Crying over too many income tax cuts, rethinking company tax cuts and calling to reconsider super tax concession’ – a few of the signs of dithering in making up minds about tax cuts. And then comes the Business Tax Working Group unveiling a suite of options to support a 1 per cent company tax cut. This suggestion walks a tight rope between revenue neutrality in all tax changes and investment friendly business taxation .
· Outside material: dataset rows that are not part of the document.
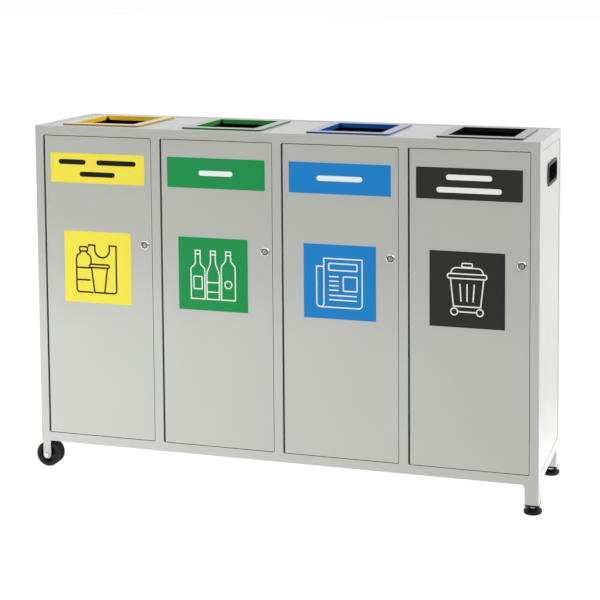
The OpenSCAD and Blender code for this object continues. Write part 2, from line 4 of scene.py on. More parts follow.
import bpy
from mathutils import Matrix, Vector


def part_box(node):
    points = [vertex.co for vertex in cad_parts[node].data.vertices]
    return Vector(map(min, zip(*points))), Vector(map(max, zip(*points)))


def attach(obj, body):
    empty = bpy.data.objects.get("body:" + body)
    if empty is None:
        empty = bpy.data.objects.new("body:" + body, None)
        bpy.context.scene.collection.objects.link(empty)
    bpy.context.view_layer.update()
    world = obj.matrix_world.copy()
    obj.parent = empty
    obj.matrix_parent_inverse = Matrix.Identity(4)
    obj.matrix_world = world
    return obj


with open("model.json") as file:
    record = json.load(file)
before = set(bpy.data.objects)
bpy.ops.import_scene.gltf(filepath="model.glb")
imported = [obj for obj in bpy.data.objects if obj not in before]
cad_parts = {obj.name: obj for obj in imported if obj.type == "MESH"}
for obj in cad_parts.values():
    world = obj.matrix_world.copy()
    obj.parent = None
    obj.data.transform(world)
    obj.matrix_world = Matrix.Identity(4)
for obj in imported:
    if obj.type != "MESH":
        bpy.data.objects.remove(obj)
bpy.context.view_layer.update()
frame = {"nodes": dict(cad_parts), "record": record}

MM = 0.001
STREAMS = ("yellow", "green", "blue", "black")


# ---------------------------------------------------------------- node helpers

def add_node(tree, kind, inputs=None, **settings):
    """A shader node with its settings and its unlinked inputs filled in."""
    made = tree.nodes.new(kind)
    for name, value in settings.items():
        setattr(made, name, value)
    for name, value in (inputs or {}).items():
        made.inputs[name].default_value = value
    return made


def new_material(name):
    """A material with its tree, its Principled shader and its object coordinates."""
    material = bpy.data.materials.new(name)
    material.use_nodes = True
    tree = material.node_tree
    shader = tree.nodes["Principled BSDF"]
    place = add_node(tree, "ShaderNodeTexCoord").outputs["Object"]
    return material, tree, shader, place


def arithmetic(tree, operation, *values):
    """A math node on sockets and numbers."""
    made = add_node(tree, "ShaderNodeMath", operation=operation)
    for socket, value in zip(made.inputs, values):
        if isinstance(value, (int, float)):
            socket.default_value = value
        else:
            tree.links.new(value, socket)
    return made.outputs[0]


def noise(tree, place, scale, detail=3.0, roughness=0.5):
    made = add_node(tree, "ShaderNodeTexNoise",
                    {"Scale": scale, "Detail": detail, "Roughness": roughness})
    tree.links.new(place, made.inputs["Vector"])
    return made.outputs["Fac"]


def stretched(tree, place, scale):
    """Coordinates stretched along an axis, for grain that runs one way."""
    made = add_node(tree, "ShaderNodeMapping", {"Scale": scale})
    tree.links.new(place, made.inputs["Vector"])
    return made.outputs["Vector"]


def spread(tree, value, low, high):
    """Maps a 0 to 1 pattern, which sits mostly around 0.5, onto low to high."""
    made = add_node(tree, "ShaderNodeMapRange",
                    {"From Min": 0.3, "From Max": 0.7, "To Min": low, "To Max": high})
    tree.links.new(value, made.inputs["Value"])
    return made.outputs["Result"]


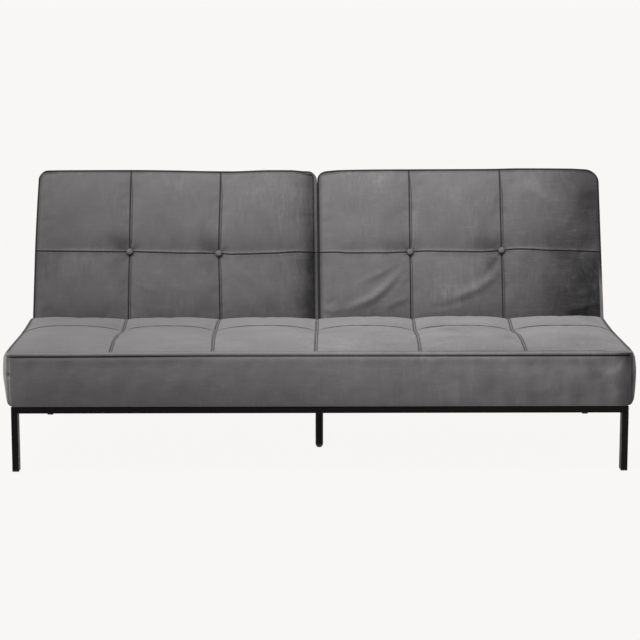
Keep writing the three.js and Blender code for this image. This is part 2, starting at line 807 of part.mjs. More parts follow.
// The leaf spring behind the pawl, fixed to the flange.
function pawlLeaf(x0, x1) {
  const { thick, low, bend, tipLow, tipAhead } = leaf;
  const foot = rearBoardFace + touch + fitting.plate + touch - axisY;
  return sidePlate(
    outlineOf([
      [foot, -low],
      [foot + thick, -low],
      [foot + thick, -bend],
      [thick - tipAhead, -tipLow],
      [-tipAhead, -tipLow],
      [foot, -bend],
    ]),
    x0,
    x1,
  );
}

// The pivot bolt, with its head outside the ear and its nut inside the arm.
function pivotBolt(endX, inward, armIn) {
  const { plate, pivot, boltHead, boltHeadHigh, boltEnd, earInset, sides } = fitting;
  const earOut = endX + inward * (earInset - touch);
  const nutFace = armIn + inward * touch;
  const nutEnd = nutFace + inward * plate;
  const shankFrom = earOut - (inward * boltHeadHigh) / 2;
  const shank = crossRod(pivot - touch, shankFrom, nutEnd + inward * touch, 0, 0, sides);
  const head = crossRod(boltHead, earOut - inward * boltHeadHigh, earOut, 0, 0, 6);
  const nut = crossRod(boltEnd, nutFace, nutEnd, 0, 0, 6);
  return joined(head, shank, nut);
}

function addFitting(group, name, endX, inward) {
  const armOut = endX + inward * (back.skirt + touch * 3);
  const armIn = armOut + inward * fitting.plate;
  const fixed = new THREE.Group();
  fixed.position.set(0, axisY, axisZ);
  sofa.add(fixed);
  add(fixed, `${name}_hinge_seat_plate`, seatPlate(endX, inward), finish.zinc);
  add(fixed, `${name}_hinge_pivot_bolt`, pivotBolt(endX, inward, armIn), finish.zinc);
  add(fixed, `${name}_pawl_spring`, pawlLeaf(armOut, armIn), finish.springSteel);
  add(group, `${name}_hinge_back_arm`, backArm(armOut, armIn), finish.zinc);
  const pivot = new THREE.Group();
  pivot.position.set(0, ...pawlPivot());
  fixed.add(pivot);
  add(pivot, `${name}_ratchet_pawl`, pawlLever(armOut, armIn), finish.zinc);
}

addBase();
addSeat();
for (const [hand, side, seamShares] of [
  ["left", -1, leftSeamShares],
  ["right", 1, rightSeamShares],
]) {
  const group = addBack(hand, side, seamShares);
  addFitting(group, `${hand}_outer`, side * back.halfWidth, -side);
  addFitting(group, `${hand}_inner`, (side * back.splitGap) / 2, side);
}

export default sofa;
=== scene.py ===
"""A click-clack sofa bed in grey velvet on a black tube base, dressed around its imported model.

Lengths are millimetres until a mesh is placed, and the blender frame is the model's own, in metres.
"""

import math

import bmesh
import bpy
import numpy as np
from mathutils import Matrix, Vector


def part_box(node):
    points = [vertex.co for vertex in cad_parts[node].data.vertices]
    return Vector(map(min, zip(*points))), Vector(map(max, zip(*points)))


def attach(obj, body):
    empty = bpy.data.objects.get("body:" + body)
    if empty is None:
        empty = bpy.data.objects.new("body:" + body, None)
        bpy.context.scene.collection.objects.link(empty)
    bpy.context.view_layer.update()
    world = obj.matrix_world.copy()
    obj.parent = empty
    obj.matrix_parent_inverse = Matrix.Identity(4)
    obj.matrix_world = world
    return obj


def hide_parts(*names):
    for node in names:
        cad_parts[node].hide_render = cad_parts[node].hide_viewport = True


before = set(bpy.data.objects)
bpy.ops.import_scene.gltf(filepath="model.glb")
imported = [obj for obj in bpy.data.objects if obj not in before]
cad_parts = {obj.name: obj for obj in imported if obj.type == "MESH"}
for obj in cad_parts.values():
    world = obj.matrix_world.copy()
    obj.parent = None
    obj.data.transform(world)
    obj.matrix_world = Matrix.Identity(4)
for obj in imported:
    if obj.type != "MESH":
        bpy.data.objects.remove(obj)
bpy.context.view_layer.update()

MM = 0.001
CLOTH_FRAMES = 22
# Edges turned by more than this are left sharp, on cut velvet and on screws, or eased, on hard parts
CUT_ANGLE, SCREW_ANGLE, EASED_ANGLE = (math.radians(turn) for turn in (75, 40, 50))

# Places shared with the model's own drawing
PIPING_Y = -463.43
SEAT = {
    "half_width": 965.0,
    "plane": 376.5,
    "rear": 587.23,
    "rear_roll": 7.0,
    "foot": 206.6,
    "corner": 14.0,
    "side_bulge": 25.0,
    "front_bulge": 10.0,
    "cross_seam": 385.0,
    "well_half": 945.0,
    "well_front": 19.7,
    "well_top": 310.6,
    "step_y": 574.53,
    "step_top": 327.5,
}
HINGE = {"y": 156.802, "z": 346.5, "lean": math.radians(22), "drop": 30.0}
BACK = {
    "outer": 961.0,
    "inner": 1.5,
    "top": 548.24,
    "corner": 30.0,
    "right_corner": 42.0,
    "cross_seam": 260.24,
    "rear": 116.7,
    "rear_face": 120.0,
    "skirt": 18.0,
    "notch": 32.0,
    "notch_top": 17.0,
    "well_front": -12.0,
    "well_foot": 20.0,
    "end_leans": 6.5,
    "split_leans": 4.5,
    "lean_fades": 120.0,
}
BUTTON = {"radius": 11.2, "seat": -35.4, "high": 8.0, "dimple": 7.5, "dimple_reach": 40.0, "steps": 48}
SCREW = {"radius": 4.4, "plate": 4.0, "from_end": 13.0, "heights": (10.0, 33.0), "steps": 24}

# Lengthwise seams of the seat: across at the front, at the cross seam and at the rear
SEAT_SEAMS = [
    (-649.0, -642.0, -643.0),
    (-334.0, -341.0, -329.0),
    (-17.0, -11.0, -7.0),
    (304.0, 309.0, 313.0),
    (631.0, 627.0, 633.0),
]
BACK_SEAMS = {"left": (-640.0, -338.0), "right": (311.0, 621.5)}
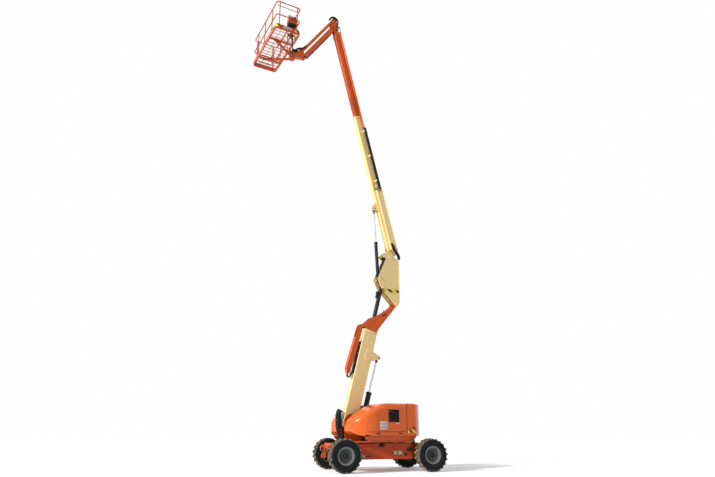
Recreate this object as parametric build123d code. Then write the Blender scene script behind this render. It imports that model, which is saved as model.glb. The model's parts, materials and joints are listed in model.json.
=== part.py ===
"""Articulating boom lift: a self-propelled aerial work platform, one STEP per sub-part, in millimetres.

Frame: +Z up, +X toward the counterweight end, the boom tip at -X, the origin on the floor under
the slewing axis.  The upper works are modelled in their own boom plane (u along X, z up, v across)
and are then turned about the slewing axis by REST_SWING.
"""
from build123d import *
from dataclasses import dataclass
from math import atan2, cos, degrees, hypot, radians, sin
import os

# ---------------------------------------------------------------- driving sizes: carrier
REST_SWING = 12.0            # the upper works stand this far round from the carrier's axis
WHEELBASE = 2740.0
TRACK = 2120.0
TYRE_RADIUS = 480.0          # to the tips of the lugs
TYRE_WIDTH = 370.0
LUG_HEIGHT = 26.0
LUG_COUNT = 20               # on each side of the tread
LUG_LENGTH = 168.0
LUG_THICKNESS = 46.0
RIM_RADIUS = 236.0
RIM_WALL = 10.0
HUB_RADIUS = 118.0
WHEEL_GAP = 0.3              # seat clearance between bodies that touch

FRAME_HALF_WIDTH = 820.0
FRAME_HALF_LENGTH = 850.0
FRAME_BOTTOM = 360.0
FRAME_TOP = 812.0
FRAME_PLATE = 16.0
NECK_HALF_WIDTH = 430.0
NECK_END_FIXED = 1640.0
NECK_END_STEER = 1640.0
AXLE_HALF = 95.0
AXLE_ROOM = 180.0            # of the frame's arch above and beside an axle
PAD_HEIGHT = 110.0           # of the pads on the fixed axle, above its centre
SADDLE_Y = 380.0
SADDLE_WIDTH = 90.0
KINGPIN_Y = 930.0
KINGPIN_RADIUS = 32.0
KNUCKLE_HALF_HEIGHT = 150.0
LUG_EYE_RADIUS = 48.0
LUG_PLATE = 30.0
LUG_EYE = (-1690.0, 640.0)
SLEW_OUTER = 520.0
SLEW_INNER = 400.0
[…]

Undeniably, with little capital formation in Australia, investment from abroad is the elephant in the room. Going by the current state of play the outlook looks rather unsteady for investment. Retrospective transfer pricing amendments have become law giving the Commissioner an additional power of assessment under the treaty provisions. This will allow transfer pricing adjustment to be made on a profit split basis in contrast to the transaction basis that was available up until now under Division 13. If your business is at a loss the Commissioner wants to know whether it is due to a transfer pricing benefit, leave alone your numerous other business troubles.
Thin capitalisation is also under scrutiny. The options suggested in the Discussion Paper go as far as reducing the safe harbor gearing levels. Then there is a fear that the recently introduced mining rent tax (MRRT) may not contribute as much as forecast to the budget due to the slump in commodity prices and reduced business investment.
Certainty in company taxation is continuing to escape the attention it deserves.